Mario Rui dopo aver colonizzato, ad uso portoghese, vaste aree di campo del Milan, trova anche il cross perfetto per la testa di Giovanni Simeone che regala al Napoli una stravittoria. Il vice-Osimhen si sta rivelando fondamentale per i finali della squadra di Spalletti: strappa, apre, verticalizza e ora segna un gol che zittisce San Siro, tornato uno stadio autoritario, pieno di gente e di canti offensivi. È un lancio immenso quello di Mario Rui che trova un tempo perfetto di incrocio da parte di Simeone che, con esattezza geometrica, prende il tempo a Tomori e colpisce di testa: palla alla sinistra di Maignan. Due a uno per il Napoli. Entrato a un quarto d’ora del secondo tempo, Simeone, non si fa influenzare dal clima oppressivo né avvolgere dal gioco ampio e fisico del Milan, subito lotta, si mette nel mezzo e prova a scavare spazi, cercare palle, aspettando la giusta occasione, che arriva quando la squadra di Pioli aveva trovato il pareggio e sembrava dover tagliare il campo in fette di torta, ma è Simeone che ribalta il progetto.
Chi ha visto la docuserie su suo padre Diego, Simeone. Vivere Partita dopo Partita, allenatore dell’Atletico Madrid, e quindi ha sentito il nonno, e il clima argentino che ha allevato il ragazzo, sa quale è l’albero sotto il quale è cresciuto, e quanta cura e disciplina e determinazione gli siano state date. Il resto si vede in campo: va su ogni palla, pressa, entra in tackle per provare a strapparla, e si fa trovare in area al momento giusto, come accaduto anche nelle partite di Champions League. Le sue missioni in attacco vengono portate a termine senza fronzoli, Simeone non tergiversa mai, Simeone sa che un attaccante deve fare gol o farlo fare ai compagni, quindi ha un pragmatismo che potremmo dire simeoniano, per chi ricorda il padre quando giocava. Freddo, efficace, al limite dello spazio, pronto a provarci. E il bello è che ha sempre il sorriso, anche quando non segna, appartiene agli spensierati, non è un attaccante cupo, ma uno che si diverte, e divertendosi, però, non molla l’obiettivo di fare gol.
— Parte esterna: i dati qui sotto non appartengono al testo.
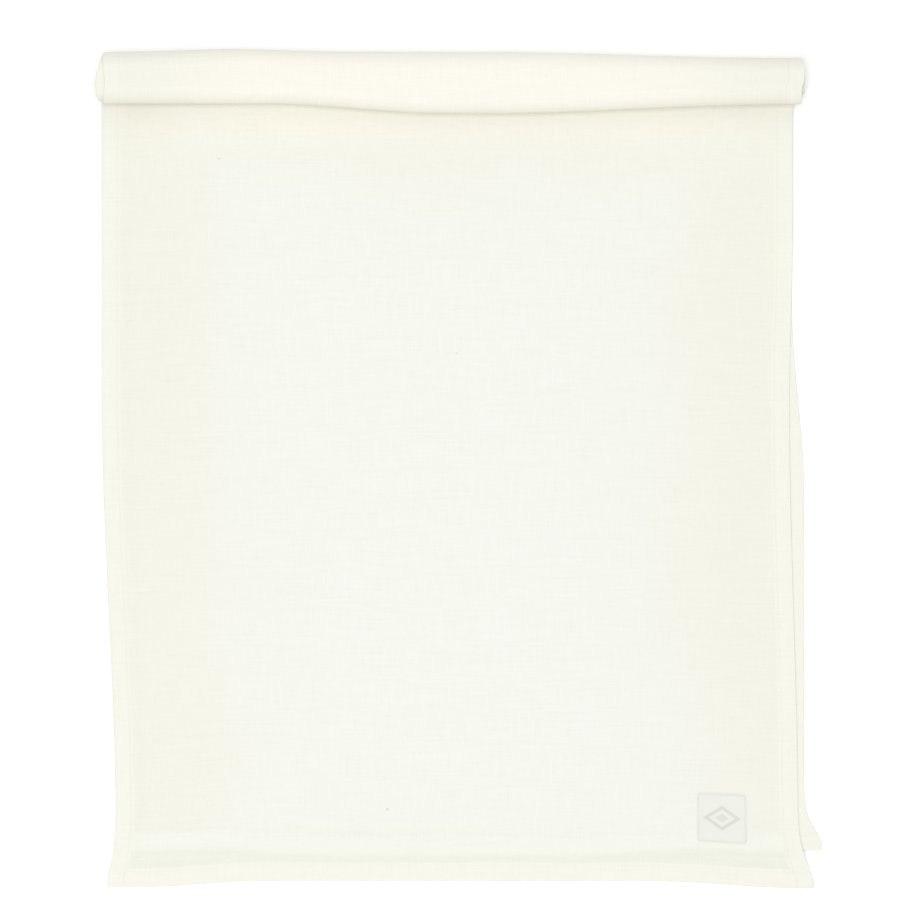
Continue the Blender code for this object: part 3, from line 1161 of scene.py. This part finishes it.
@dataclass
class Stitches:
    """Lockstitch: short rounded stitches of thread on both faces, along each hem's inner edge."""

    runner: Runner
    spacing: float = 3.0 * MM
    length: float = 2.35 * MM
    radius: float = 0.16 * MM
    margin: float = 4 * MM
    sides: int = 6
    thread: ThreadFinish = ThreadFinish("ivory thread", "thread", (0.83, 0.83, 0.765), 0.8)

    def bead(self) -> Pair:
        """One stitch: rings round a line, their radius the root of one less the cube of the place.

        Returns:
            Its points, and its faces by indices.
        """
        place = np.array([-1.0, -0.9, -0.6, 0.6, 0.9, 1.0])
        radius = self.radius * np.sqrt(np.clip(1.0 - (np.abs(place) ** 3) * 0.98, 0.0, 1.0))
        turn = np.arange(self.sides) / self.sides * 2 * math.pi
        x = np.repeat(place * self.length / 2, self.sides)
        y = np.outer(radius, np.cos(turn)).ravel()
        z = np.outer(radius, np.sin(turn)).ravel()
        return np.stack([x, y, z], axis=-1), quads(len(place), self.sides, wrap=True)

    def row(
        self, name: str, a: Array, q: Array, step: Pair, heights: list[float], look: Material
    ) -> Object:
        """A row of stitches as one mesh.

        Each stitch's frame is the cloth's own: along the row, up from its face, and across.

        Args:
            name: The piece's name.
            a: Coordinate of each stitch across the cloth.
            q: Coordinate of each stitch along it.
            step: Direction of the row in those coordinates at each stitch.
            heights: Height of each line of stitches over the middle of the cloth.
            look: Its material.

        Returns:
            The object.
        """
        lie, tiny = self.runner.lie, 0.4 * MM
        bead, faces = self.bead()
        caps = [list(range(self.sides)), list(range(len(bead) - self.sides, len(bead)))[::-1]]
        all_points, all_uv = [], []
        for e in heights:
            centre = lie.place(a, q, e)
            ahead, behind = (lie.place(a + step[0] * t, q + step[1] * t, e) for t in (tiny, -tiny))
            along = ahead - behind
            along /= np.linalg.norm(along, axis=1, keepdims=True)
            up = lie.place(a, q, e + tiny) - centre
            up -= along * np.sum(up * along, axis=1, keepdims=True)
            up /= np.linalg.norm(up, axis=1, keepdims=True)
            axes = np.stack([along, np.cross(up, along), up], axis=1)
            all_points.append(centre[:, None, :] + np.einsum("vk,nkx->nvx", bead, axes))
            all_uv.append(with_shift(a, q)[:, None, :] + bead[None, :, :2] + bead[None, :, [1, 0]] * 0.6)
        points, uv = np.concatenate(all_points), np.concatenate(all_uv)
        first = (np.arange(len(points)) * len(bead))[:, None, None]
        joined = (faces[None] + first).reshape(-1, 4)
        ends = (np.array(caps)[None] + first).reshape(-1, self.sides)
        # The rings run the other way round to the frame, so the quads are turned over.
        return make_piece(name, points, uv, joined[:, ::-1].tolist() + ends[:, ::-1].tolist(), look, 60.0)

    @property
    def heights(self) -> list[float]:
        """Heights of the stitches sunk in the cloth's face and in the hem's free face."""
        c = self.runner.lie.cloth
        return [c.face + 0.08 * MM - self.radius, c.hem_low + 0.08 * MM]

    def build(self, pieces: dict[str, list[Object]]) -> None:
        """Builds a row of stitches for every hem.

        Args:
            pieces: Each stretch's pieces, to which the rows are added.
        """
        look, slot = self.thread.make(self.runner.effects), self.thread.slot
        lie, c = self.runner.lie, self.runner.lie.cloth
        line = c.hem_width - c.stitch_inset
        for stretch in self.runner.stretches:
            low = stretch.start + (self.margin if stretch.free_start else self.spacing / 2)
            high = stretch.stop - (self.margin if stretch.free_stop else self.spacing / 2)
            count = int((high - low) / self.spacing) + 1
            q = np.linspace(low, high, count)
            for side in Side:
                a = np.full_like(q, line if side is Side.LEFT else c.width - line)
                name = f"{stretch.name}_{side.value}_stitches"
                piece = self.row(name, a, q, (0 * q, 0 * q + 1), self.heights, look)
                stretch.bend.apply(piece, slot, (f"{node}_seam_{side.value}" for node in stretch.nodes))
                pieces[stretch.name].append(piece)
        low, high = self.margin, c.width - self.margin
        a = np.linspace(low, high, int((high - low) / self.spacing) + 1)
        for leaf in Leaf:
            q = np.full_like(a, lie.inset(leaf, line))
            piece = self.row(f"{leaf.word}_end_stitches", a, q, (0 * a + 1, 0 * a), self.heights, look)
            Bend(leaf.body).apply(piece, slot, [f"{leaf.body}_seam_end"])
            pieces[leaf.body].append(piece)


@dataclass
class Label:
    """The woven label near the front leaf's right-hand free corner, stitched on all round."""

    runner: Runner
    stitches: Stitches
    size: float = 33 * MM
    corner: float = 1.5 * MM
    thickness: float = 0.24 * MM
    inset: float = 1.5 * MM
    middle_x: float = 171 * MM
    middle_y: float = -226.2 * MM
    steps: int = 40

    @property
    def middle(self) -> tuple[float, float]:
        """Cloth coordinates of the label's middle."""
        lie = self.runner.lie
        left, right = lie.leaf_edges(np.array([self.middle_y]), np.array([True]))
        share = (self.middle_x - float(left[0])) / float(right[0] - left[0])
        return share * lie.cloth.width, lie.course.end_at(self.middle_y)

    def outline(self, half: float) -> Pair:
        """A grid over the label, its corners drawn in where both coordinates are at their limit.

        Args:
            half: Half the label's size.

        Returns:
            Both coordinates of the grid's points, from the label's middle.
        """
        s = np.linspace(-1.0, 1.0, self.steps)
        u, v = np.meshgrid(s, s)
        pull = 1.0 - (self.corner * 0.6 / half) * (np.abs(u) ** 14) * (np.abs(v) ** 14)
        return u * half * pull, v * half * pull

    def build(self) -> list[Object]:
        """Builds the label and its stitches.

        Returns:
            Both pieces.
        """
        lie = self.runner.lie
        look = LabelFinish(
            "label weave", "label_weave", (0.785, 0.795, 0.742), 0.9, middle=self.middle, size=self.size
        )
        a0, q0 = self.middle
        u, v = self.outline(self.size / 2)
        a, q = a0 + u, q0 + v
        low = lie.cloth.face + 0.03 * MM
        soft = 0.12 * MM * ramp(np.maximum(np.abs(u), np.abs(v)), self.size / 2 - 0.7 * MM, self.size / 2)
        top, under = (lie.place(a, q, height) for height in (low + self.thickness - soft, low))
        patch = make_plate("woven_label", top, under, with_shift(a, q), look.make(self.runner.effects))
        Bend("front_leaf").apply(patch, look.slot, ["label_patch"])
        return [patch, self.seam(low + self.thickness)]

    def seam(self, top: float) -> Object:
        """Stitches round the label: a square path cut into equal steps.

        Args:
            top: Height of the label's face over the middle of the cloth.

        Returns:
            The piece.
        """
        thread = ThreadFinish("label thread", "label_thread", (0.75, 0.76, 0.71), 0.8)
        half = self.size / 2 - self.inset
        count = 12
        s = (np.arange(count) + 0.5) / count * 2 - 1
        side, still = s * half, np.full(count, half)
        u = np.concatenate([side, still, -side, -still])
        v = np.concatenate([-still, side, still, -side])
        zero, one = np.zeros(count), np.ones(count)
        du, dv = np.concatenate([one, zero, -one, zero]), np.concatenate([zero, one, zero, -one])
        a0, q0 = self.middle
        look = thread.make(self.runner.effects)
        piece = self.stitches.row("label_stitches", a0 + u, q0 + v, (du, dv), [top - 0.06 * MM], look)
        Bend("front_leaf").apply(piece, thread.slot, ["label_seam"])
        return piece


@dataclass(frozen=True)
class Lamp:
    """A square soft lamp that faces the origin, with its power in watts."""

    name: str
    power: float
    size: float
    place: Triple

    def build(self) -> None:
        """Sets the lamp up."""
        lamp = bpy.data.lights.new(self.name, "AREA")
        lamp.shape, lamp.size, lamp.energy = "SQUARE", self.size, self.power
        lamp.color = (1.0, 0.995, 0.975)
        made = add(self.name, lamp)
        made.location = self.place
        made.rotation_euler = Vector(self.place).to_track_quat("Z", "Y").to_euler()


@dataclass(frozen=True)
class Studio:
    """Pale floor, soft light from the lower left, and the camera straight overhead."""

    floor_colour: Triple = (0.97, 0.97, 0.97)
    floor_half: float = 4.0
    sky: float = 0.60
    lamps: tuple[Lamp, ...] = (
        Lamp("key_light", 22.0, 2.2, (-0.9, -1.9, 2.3)), Lamp("top_light", 38.0, 1.6, (0.0, 0.05, 3.2)),
        Lamp("fill_light", 8.0, 1.8, (0.2, 1.9, 1.7)),
    )
    view_width: float = 0.600
    camera_from: Triple = (0.0003, 0.00685, 2.4)

    def floor(self) -> None:
        """A wide flat floor, just under the cloth, of matt white paper."""
        mesh = bpy.data.meshes.new("floor")
        corners = [(-1, -1), (1, -1), (1, 1), (-1, 1)]
        points = [(x * self.floor_half, y * self.floor_half, -0.05 * MM) for x, y in corners]
        mesh.from_pydata(points, [], [(0, 1, 2, 3)])
        paper, look = Finish("floor paper", "floor", self.floor_colour, 0.9).start()
        look.give("Specular IOR Level", 0.0)
        mesh.materials.append(paper)
        add("floor", mesh)

    def light(self) -> None:
        """A bright even surround, with soft lamps in front, overhead and behind."""
        world = bpy.data.worlds.new("studio surround")
        bpy.context.scene.world = world
        world.use_nodes = True
        backdrop = next(n for n in world.node_tree.nodes if n.type == "BACKGROUND")
        backdrop.inputs["Color"].default_value = (0.985, 0.99, 1.0, 1.0)
        backdrop.inputs["Strength"].default_value = self.sky
        for lamp in self.lamps:
            lamp.build()

    def camera(self) -> None:
        """The camera, level and looking down, with +Y up in its view."""
        lens = bpy.data.cameras.new("camera")
        lens.type, lens.sensor_width = "PERSP", 36.0
        lens.lens = 36.0 * self.camera_from[2] / self.view_width
        made = add("camera", lens)
        made.location = self.camera_from
        bpy.context.scene.camera = made

    def build(self) -> None:
        """Sets up the floor, the light and the camera."""
        self.floor()
        self.light()
        self.camera()
        bpy.context.scene.view_settings.view_transform = "Standard"
        bpy.context.scene.view_settings.look = "None"


def main() -> None:
    """Builds the runner's pieces in order, and sets the studio up."""
    logging.basicConfig(level=logging.INFO, format="%(message)s")
    joints = {joint["name"]: joint["pos_m"] for joint in frame["joints"]}
    roll_at, lift_at = joints["roll_turn"], joints["front_leaf_lift"]
    lie = Lie(Cloth(), Course(axis_y=roll_at[1], axis_z=roll_at[2]))
    effects = Effects(lie)
    runner = Runner(lie, lift_at[1], effects)
    cloths = runner.build()
    pieces = Hems(runner).build()
    stitches = Stitches(runner)
    stitches.build(pieces)
    pieces["front_leaf"] += Label(runner, stitches).build()
    for stretch in runner.stretches:
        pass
    Studio().build()


if __name__ == "__main__":
    main()
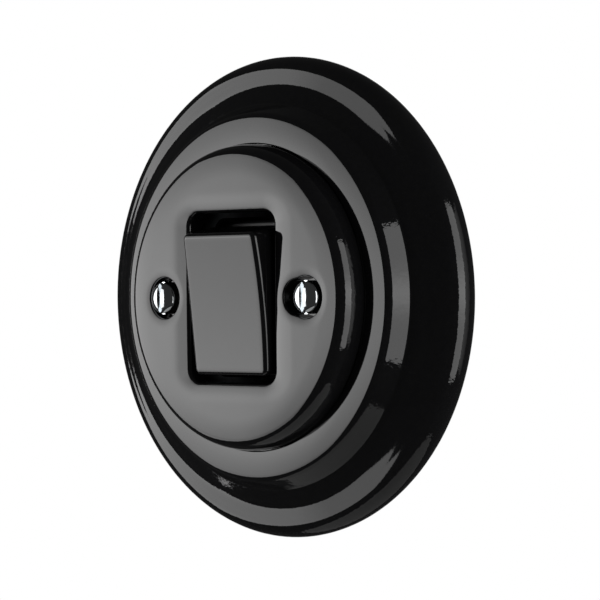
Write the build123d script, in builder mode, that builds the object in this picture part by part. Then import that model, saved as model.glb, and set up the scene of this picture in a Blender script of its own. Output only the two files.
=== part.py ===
from build123d import *
import math
import os

# Porcelain intermediate switch for flush mounting in a round wall box.
# The wall is the XZ plane, the switch faces -Y, and heights are measured from the wall towards the
# viewer. Negative heights lie inside the wall box. The origin is the middle of the mounting plate.

# Outer frame
frame_radius = 50.0
rim_middle = 3.03
rim_back_depth = 2.6
rim_front_depth = 3.45
rim_front_height = 3.65
rim_front_sweep = 71
crown_outer = (46.2, 6.98)
crown_inner = (44.05, 7.6)
cove_radius = 2.1
cove_slope = 24
wall_slope = 64
wall_foot = (39.76, 10.0)
ring_height = 14.2
ring_face_edge = (36.75, 13.96)
ring_edge_round = 2.0
ring_edge_slope = 5.5
ledge_height = 12.6
frame_hole_radius = 27.0
frame_wall = 4.0
hollow_roof = 4.1
hollow_foot_radius = 38.5
back_land_radius = 44.5
seat_gap = 0.25

# Cover
cover_radius = 31.5
cover_shoulder = (2.8, 4.0)
cover_shoulder_height = 19.65
cover_dome_height = 20.3
cover_inner_radius = 27.8
cover_inner_height = 16.1
opening_width = 24.6
opening_length = 35.2
opening_corner = 2.8
opening_dish = (7.5, 3.9)
opening_dish_corner = 6.8
opening_dish_depth = 0.9
opening_lip = 0.7
screw_reach = 20.75
screw_clearance = 0.4
screw_hole = (-20.0, 4.3)
slotted_hole = (21.1, 4.2)
slotted_hole_end = (18.4, 3.55)
slotted_hole_round = 1.0
screw_hole_lip = 0.3
slotted_hole_lip = 0.5
screw_seat_height = 17.5
boss_radius = 4.9
boss_height = 13.0

# Cover screws and their bushes
screw_head_radius = 3.4
screw_rim_height = 19.5
screw_dome_height = 21.0
screw_slot_width = 1.1
screw_slot_depth = 1.5
screw_radius = 1.5
screw_end_height = 6.0
bush_radius = 2.7
bush_top = 12.2
bush_foot = 4.6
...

Quello al Milan è di grande scuola, perché richiede il sentire a orecchio la ferita che il cross di Mario Rui aprirà nella difesa milanista, uno spazio di pochi secondi per colpirla prima di Tomori, e insieme quello per colpire la palla in modo da angolarla il più possibile in modo che finisca lontanissima dalle mani di Maignan, il resto è un sorriso più grande di quello di Jim Carrey in The Mask.
Vola alto sulle teste, volta alto sulla difesa di Pioli, vola alto sui desideri di San Siro, e con gol così si resta anche in alto nel gioco. È un gol che si porterà dietro a lungo, anche se deve dimenticarlo e pensare a farne altri. Il gol di Simeone è stato il canto estremo di un Napoli che ha saputo resistere agli attacchi del Milan, e capitalizzare al meglio le sue discese, una partita da grande squadra. È un attaccante antico e per questo selvaggio, uno che fa sentire ancora la bellezza dei campi argentini, che si porta dietro la lotta per emergere e superare l’ombra paterna, capace di aspettare in panchina e sopportare i sottoscala del calcio, per questo in campo sembra zen. Un votato al sacrificio, impuro nel palleggio, ma pronto al gol mentre le partite sembrano tramontare verso il pareggio. Ha la vera forza degli attaccanti: scrivere il loro nome sui muri appena verniciati e immacolati, pronti ad asciugare con la benedizione di chi li ha costruiti. Non ha rendite, solo una gran voglia di segnare quando taglia netto l’area di rigore.